Section 13 of the DMTAA seeks to bring greater transparency and accountability to the derivatives markets by requiring that OTC contracts, agreements and transactions in excluded commodities (mainly interest rates, equity indexes and other types of financial instruments) be cleared by: 1) a DCO registered by the CFTC; 2) by an SEC registered clearing agency: 3) by a banking institution subject to the supervision of the Federal Reserve System; or 4) by a clearing organization that is supervised by a foreign financial regulator that a U.S. financial regulator has determined satisfies appropriate standards. This last category of approved clearing organization is a multi-lateral clearing organization (“MCO”) recognized under section 409 (b)(3) of the Federal Deposit Insurance Corporation Improvement Act of 1991 (“FDICIA”). Section 13 of the DMTAA further provides that OTC contracts, agreements or transactions in exempt commodities (mainly energy, precious metals and possibly emissions or carbon rights) would be required to be cleared through a CFTC-registered DCO.
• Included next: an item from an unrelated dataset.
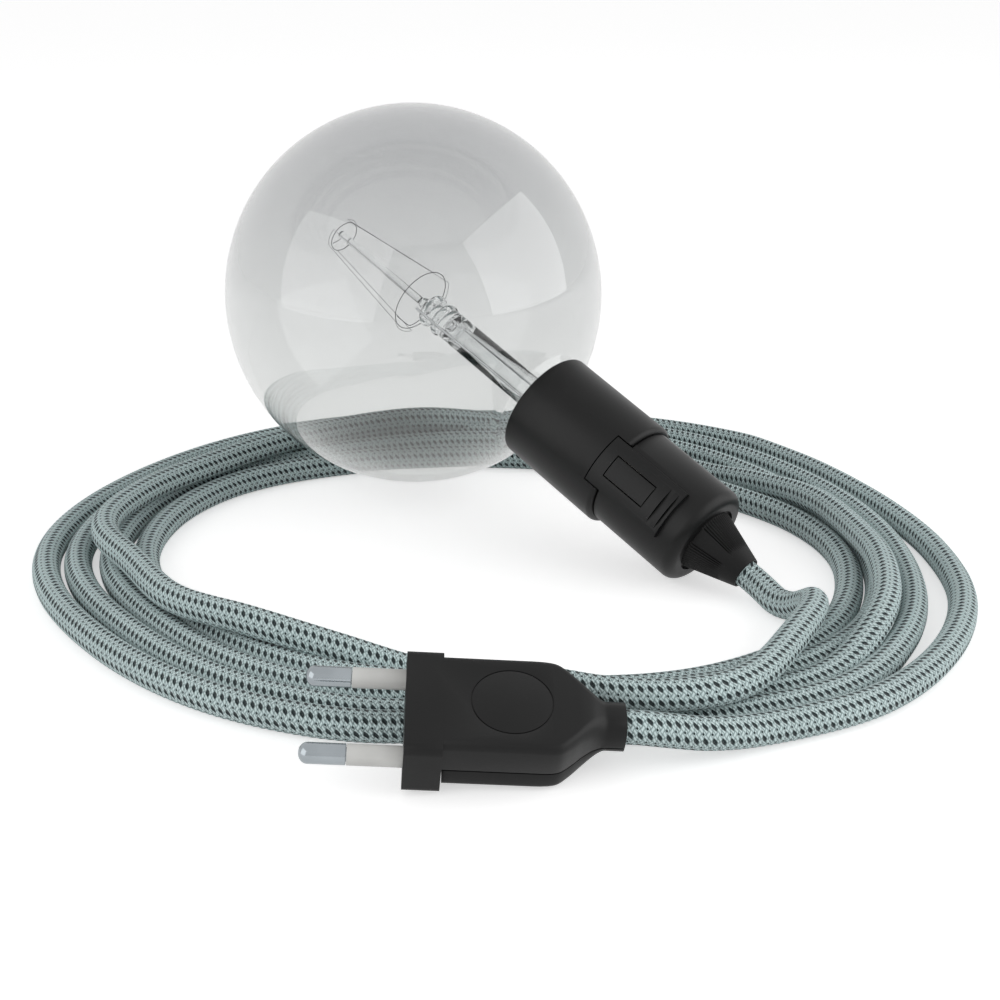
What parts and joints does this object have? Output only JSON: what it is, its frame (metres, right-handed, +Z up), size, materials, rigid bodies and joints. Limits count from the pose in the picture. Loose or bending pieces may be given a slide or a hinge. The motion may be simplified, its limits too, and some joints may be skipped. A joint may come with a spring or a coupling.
{
  "type": "pendant cord set",
  "caption": "Pendant cord set with a clear globe bulb in a black screw holder, a loosely coiled braided cord and a flat plug with round pins.",
  "frame": {"origin": "on the floor under the middle of the lamp: the bulb and its holder without the cord and the plug", "axes": "+Z up from the floor the set lies on, +X to the right and +Y away from the viewer in the picture's view"},
  "size_m": [0.2255, 0.224, 0.1049],
  "materials": {
    "clear_glass": "polished",
    "black_plastic": "satin",
    "dark_rubber": "matte",
    "ceramic": "matte",
    "nickel": "polished",
    "brass": "satin",
    "steel": "satin",
    "black_glass": "polished",
    "sleeve_plastic": "satin, slightly milky",
    "cord_fabric": "braided, with dark flecks",
    "cord_sheath": "satin",
    "brown_core": "satin",
    "blue_core": "satin"
  },
  "bodies": {
    "root": {"bulb_globe": "clear_glass", "bulb_stem": "clear_glass", "bulb_rod": "clear_glass", "small_hoop": "steel", "big_hoop": "steel", "small_hoop_arm": "steel", "big_hoop_arm": "steel", "filament": "steel", "lead_wire_1": "steel", "lead_wire_2": "steel", "bulb_cap_shell": "nickel", "bulb_cap_bead": "black_glass", "bulb_cap_button": "nickel", "holder_skirt": "black_plastic", "holder_shell": "black_plastic", "holder_insert": "ceramic", "socket_shell": "brass", "centre_contact": "brass", "holder_terminal_1": "brass", "holder_terminal_2": "brass", "holder_terminal_screw_1": "steel", "holder_terminal_screw_2": "steel", "holder_core_1": "brown_core", "holder_core_2": "blue_core", "cord_grip_1": "black_plastic", "cord_grip_2": "black_plastic", "cord_grip_screw_1": "steel", "cord_grip_screw_2": "steel", "holder_sheath": "cord_sheath", "strain_relief": "dark_rubber", "plug_upper": "black_plastic", "plug_lower": "black_plastic", "plug_pin_1": "nickel", "plug_pin_2": "nickel", "pin_sleeve_1": "sleeve_plastic", "pin_sleeve_2": "sleeve_plastic", "plug_terminal_screw_1": "steel", "plug_terminal_screw_2": "steel", "plug_core_1": "brown_core", "plug_core_2": "blue_core", "clamp_screw_1": "steel", "clamp_screw_2": "steel", "clamp_bar": "brass", "plug_sheath": "cord_sheath", "housing_screw": "steel", "cord_lamp_lead": "cord_fabric", "cord_coil": "cord_fabric", "cord_plug_lead": "cord_fabric"}
  },
  "joints": []
}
Eurex Clearing strongly supports clearing of OTC transactions as a means of safeguarding market integrity and the stability of the financial systems. Eurex Clearing believes that clearing OTC derivatives provides undeniable benefits not only to the individual clearing participant but to the entire financial market as well by enhancing transparency, avoiding undue concentrations of risk positions, and providing a system to contain and reduce systemic failures. We firmly believe that the enhanced transparency of central counterparty clearing by a neutral clearinghouse would have alerted market participants to the risk of their positions at an earlier time, resulting in much smaller trading losses, and potentially avoiding some of the extraordinary mitigation efforts that have ensued.